Crater counting

Shield volcano in Tharsis region on Mars with marked borders, circles represent impact craters counted by crater counting method.

Crater counting is a method for estimating the age of a planet's surface based upon the assumptions that when a piece of planetary surface is new, then it has no impact craters; impact craters accumulate after that at a rate that is assumed known. Consequently, counting how many craters of various sizes there are in a given area allows determining how long they have accumulated and, consequently, how long ago the surface has formed. The method has been calibrated using the ages obtained by radiometric dating of samples returned from the Moon by the Luna and Apollo missions.[1] It has been used to estimate the age of areas on Mars and other planets that were covered by lava flows, on the Moon of areas covered by giant mares, and how long ago areas on the icy moons of Jupiter and Saturn flooded with new ice.

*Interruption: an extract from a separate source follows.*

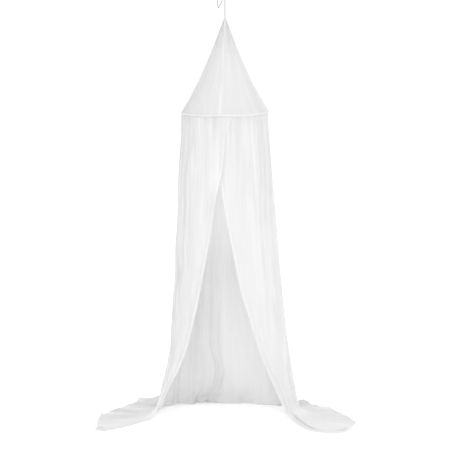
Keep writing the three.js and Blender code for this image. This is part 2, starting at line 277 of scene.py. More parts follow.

  1. ^ Che, Xiaochao; Nemchin, Alexander; Liu, Dunyi; Long, Tao; Wang, Chen; Norman, Marc D.; Joy, Katherine H.; Tartese, Romain; Head, James; Jolliff, Bradley; Snape, Joshua F. (2021-11-12). "Age and composition of young basalts on the Moon, measured from samples returned by Chang'e-5". Science. 374 (6569): 887–890. Bibcode:2021Sci...374..887C. doi:10.1126/science.abl7957. ISSN 0036-8075. PMID 34618547. S2CID 238474681.